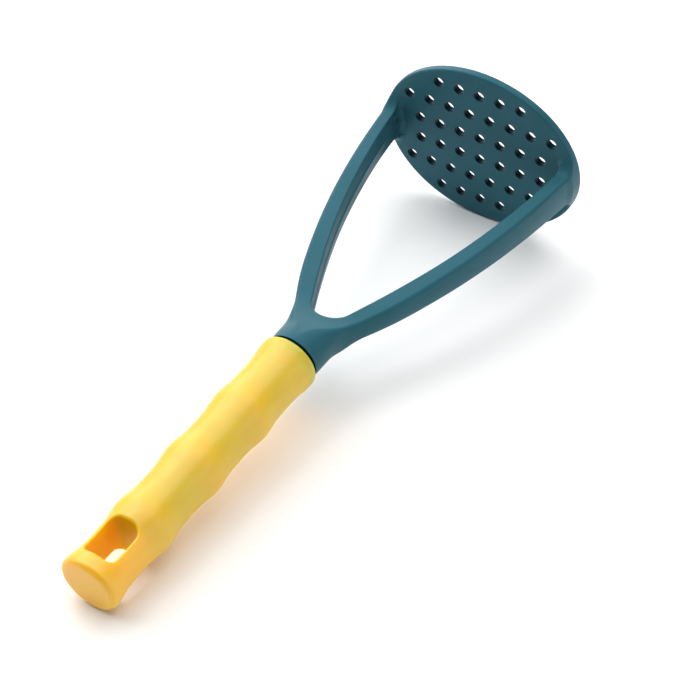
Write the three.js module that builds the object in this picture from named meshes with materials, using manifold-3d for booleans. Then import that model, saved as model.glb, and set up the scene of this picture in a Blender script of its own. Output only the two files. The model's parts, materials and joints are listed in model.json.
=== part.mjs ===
// Hand potato masher lying on its side: a perforated oval plate on a two-armed fork, with a
// bamboo-noded soft grip. Millimetres, +Z up, +X towards the plate. The origin is the centre of the
// bottom of the bounding box, so the masher rests on z = 0 on its butt and on the rim of its plate.
//
// Each piece is built in the tool's own frame: X runs along the handle from the butt face, Y is
// the long way of the plate and of the fork, Z is square to the fork. The tool group is then tipped
// until butt and rim share the ground.
import * as THREE from 'three';
import { mergeVertices } from 'three/addons/utils/BufferGeometryUtils.js';
import Module from 'manifold-3d';

const wasm = await Module();
wasm.setup();

// ---------- driving dimensions ----------

const toolLength = 273.6;        // butt face to mashing face
const meshGap = 0.3;             // clearance kept between pieces that touch

const plateHalfWidth = 47.6;     // along Y
const plateHalfHeight = 39.6;    // along Z
const plateThickness = 3.8;
const plateEdgeRound = 0.8;

const holeDiameter = 4.8;        // at the inner face
const holeDiameterAtFace = 5.6;  // at the mashing face, where the holes are wider
const holePitch = 10;            // along a row
const rowPitch = 11.55;          // between rows
const holesPerRow = [5, 8, 7, 7, 8, 5];

const forkHalfThicknessAtNeck = 4.8;
const forkHalfThicknessAtPlate = 7.6;
const forkEdgeRound = 1.1;
const crotchRadius = 8.9;
const crotchCentreX = 158;
const armRootFillet = 2.6;       // between an arm's inner face and the plate
const armFlareLength = 7;        // where an arm widens into the plate, along X
const armFlareRise = 7.5;        // the same flare, along Z

// Half-widths of the fork at stations along X, from the neck to the plate.
const forkOuterEdge = [[139, 10.9], [147, 12.8], [154, 16.2], [162, 20.2], [180, 27.5],
  [200, 34], [225, 40.3], [250, 44.6], [276, 47.7]];
const armInnerEdge = [[180, 19], [200, 26.1], [225, 32.9], [250, 37.8], [267.2, 39.8]];

const neckRadius = 11.2;
const neckRoundUntilX = 137;     // round up to here, then it flattens into the fork
const neckFlatFromX = 155;

const gripLength = 126;          // butt face to mouth
const nodeRadius = 12.45;
const nodeSpread = 6.5;
const nodePitch = 30.35;
const nodeCount = 5;
const firstNodeX = 2.1;
const valleyRadiusAtButt = 11;
const valleyRadiusAtMouth = 11.5;
const buttEdgeRound = 2.5;
const mouthEdgeRound = 1.0;
const mouthDepth = 4;            // how far the neck sits inside the mouth

const slotWidth = 13.2;
const slotStartX = 7.7;
const slotEndX = 25.7;
const slotCornerRadius = 2.8;    // at the butt end
const slotEndRadius = 4.2;       // at the other end
const slotWall = 1.8;            // grip material between the slot and the core

const coreRadius = 9.3;
const coreStartX = slotEndX + slotWall;
const tangWidth = 13;            // along Y
const tangHeight = 8;            // along Z
const tangEndX = 58;
const tangCornerRadius = 1.5;
const tangEdgeRound = 1;
const pocketEndGap = 2;          // between the tang's end and the bottom of its pocket
const barbX = 84;
const barbLength = 6;
const barbWidth = 6;
const barbRise = 1.5;
const windowSideGap = 1;         // room around a barb in its window, except at its snap face
const windowEndGap = 2;
const windowCornerRadius = 1;

const cutOverrun = 1;            // how far a cut runs past the face it opens

const roundSegments = 32;
const crotchSegments = 48;
const rimSegments = 60;
const holeSegments = 14;
const outerEdgeSteps = 22;       // per fork edge, shared out along its spline
const innerEdgeSteps = 14;
const neckSteps = 10;
const gripSteps = 32;

const forkTaperFromX = 155;
const plateInnerX = toolLength - plateThickness;
const plateMidX = toolLength - plateThickness / 2;
const neckEndX = gripLength - mouthDepth + meshGap;

// ---------- helpers ----------

// Local x, y, z to the tool's Y, Z, X: an outline drawn square to the handle, extruded along it.
const acrossHandle = new THREE.Matrix4().makeBasis(
  new THREE.Vector3(0, 1, 0), new THREE.Vector3(0, 0, 1), new THREE.Vector3(1, 0, 0));
// Local x, y, z to the tool's Z, X, Y: a lathe's axis laid along the handle.
const latheAlongHandle = new THREE.Matrix4().makeBasis(
  new THREE.Vector3(0, 0, 1), new THREE.Vector3(1, 0, 0), new THREE.Vector3(0, 1, 0));

function toSolid(geometry) {
  const bare = new THREE.BufferGeometry();
  bare.setAttribute('position', geometry.getAttribute('position'));
  if (geometry.index) bare.setIndex(geometry.index);
  const welded = mergeVertices(bare, 1e-4);
  const mesh = new wasm.Mesh({
    numProp: 3,
    vertProperties: new Float32Array(welded.getAttribute('position').array),
    triVerts: new Uint32Array(welded.index.array),
  });
  mesh.merge();
  return new wasm.Manifold(mesh);
}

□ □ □

WHAT TO WORK ON: Nothing should be changed: write out all of the data as is.

TASK RESULT:
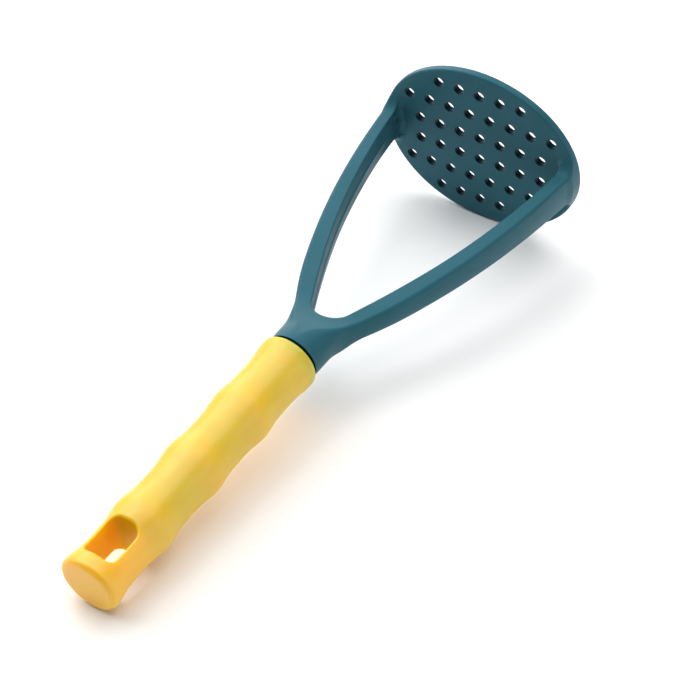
Write the three.js module that builds the object in this picture from named meshes with materials, using manifold-3d for booleans. Then import that model, saved as model.glb, and set up the scene of this picture in a Blender script of its own. Output only the two files. The model's parts, materials and joints are listed in model.json.
=== part.mjs ===
// Hand potato masher lying on its side: a perforated oval plate on a two-armed fork, with a
// bamboo-noded soft grip. Millimetres, +Z up, +X towards the plate. The origin is the centre of the
// bottom of the bounding box, so the masher rests on z = 0 on its butt and on the rim of its plate.
//
// Each piece is built in the tool's own frame: X runs along the handle from the butt face, Y is
// the long way of the plate and of the fork, Z is square to the fork. The tool group is then tipped
// until butt and rim share the ground.
import * as THREE from 'three';
import { mergeVertices } from 'three/addons/utils/BufferGeometryUtils.js';
import Module from 'manifold-3d';

const wasm = await Module();
wasm.setup();

// ---------- driving dimensions ----------

const toolLength = 273.6;        // butt face to mashing face
const meshGap = 0.3;             // clearance kept between pieces that touch

const plateHalfWidth = 47.6;     // along Y
const plateHalfHeight = 39.6;    // along Z
const plateThickness = 3.8;
const plateEdgeRound = 0.8;

const holeDiameter = 4.8;        // at the inner face
const holeDiameterAtFace = 5.6;  // at the mashing face, where the holes are wider
const holePitch = 10;            // along a row
const rowPitch = 11.55;          // between rows
const holesPerRow = [5, 8, 7, 7, 8, 5];

const forkHalfThicknessAtNeck = 4.8;
const forkHalfThicknessAtPlate = 7.6;
const forkEdgeRound = 1.1;
const crotchRadius = 8.9;
const crotchCentreX = 158;
const armRootFillet = 2.6;       // between an arm's inner face and the plate
const armFlareLength = 7;        // where an arm widens into the plate, along X
const armFlareRise = 7.5;        // the same flare, along Z

// Half-widths of the fork at stations along X, from the neck to the plate.
const forkOuterEdge = [[139, 10.9], [147, 12.8], [154, 16.2], [162, 20.2], [180, 27.5],
  [200, 34], [225, 40.3], [250, 44.6], [276, 47.7]];
const armInnerEdge = [[180, 19], [200, 26.1], [225, 32.9], [250, 37.8], [267.2, 39.8]];

const neckRadius = 11.2;
const neckRoundUntilX = 137;     // round up to here, then it flattens into the fork
const neckFlatFromX = 155;

const gripLength = 126;          // butt face to mouth
const nodeRadius = 12.45;
const nodeSpread = 6.5;
const nodePitch = 30.35;
const nodeCount = 5;
const firstNodeX = 2.1;
const valleyRadiusAtButt = 11;
const valleyRadiusAtMouth = 11.5;
const buttEdgeRound = 2.5;
const mouthEdgeRound = 1.0;
const mouthDepth = 4;            // how far the neck sits inside the mouth

const slotWidth = 13.2;
const slotStartX = 7.7;
const slotEndX = 25.7;
const slotCornerRadius = 2.8;    // at the butt end
const slotEndRadius = 4.2;       // at the other end
const slotWall = 1.8;            // grip material between the slot and the core

const coreRadius = 9.3;
const coreStartX = slotEndX + slotWall;
const tangWidth = 13;            // along Y
const tangHeight = 8;            // along Z
const tangEndX = 58;
const tangCornerRadius = 1.5;
const tangEdgeRound = 1;
const pocketEndGap = 2;          // between the tang's end and the bottom of its pocket
const barbX = 84;
const barbLength = 6;
const barbWidth = 6;
const barbRise = 1.5;
const windowSideGap = 1;         // room around a barb in its window, except at its snap face
const windowEndGap = 2;
const windowCornerRadius = 1;

const cutOverrun = 1;            // how far a cut runs past the face it opens

const roundSegments = 32;
const crotchSegments = 48;
const rimSegments = 60;
const holeSegments = 14;
const outerEdgeSteps = 22;       // per fork edge, shared out along its spline
const innerEdgeSteps = 14;
const neckSteps = 10;
const gripSteps = 32;

const forkTaperFromX = 155;
const plateInnerX = toolLength - plateThickness;
const plateMidX = toolLength - plateThickness / 2;
const neckEndX = gripLength - mouthDepth + meshGap;

// ---------- helpers ----------

// Local x, y, z to the tool's Y, Z, X: an outline drawn square to the handle, extruded along it.
const acrossHandle = new THREE.Matrix4().makeBasis(
  new THREE.Vector3(0, 1, 0), new THREE.Vector3(0, 0, 1), new THREE.Vector3(1, 0, 0));
// Local x, y, z to the tool's Z, X, Y: a lathe's axis laid along the handle.
const latheAlongHandle = new THREE.Matrix4().makeBasis(
  new THREE.Vector3(0, 0, 1), new THREE.Vector3(1, 0, 0), new THREE.Vector3(0, 1, 0));

function toSolid(geometry) {
  const bare = new THREE.BufferGeometry();
  bare.setAttribute('position', geometry.getAttribute('position'));
  if (geometry.index) bare.setIndex(geometry.index);
  const welded = mergeVertices(bare, 1e-4);
  const mesh = new wasm.Mesh({
    numProp: 3,
    vertProperties: new Float32Array(welded.getAttribute('position').array),
    triVerts: new Uint32Array(welded.index.array),
  });
  mesh.merge();
  return new wasm.Manifold(mesh);
}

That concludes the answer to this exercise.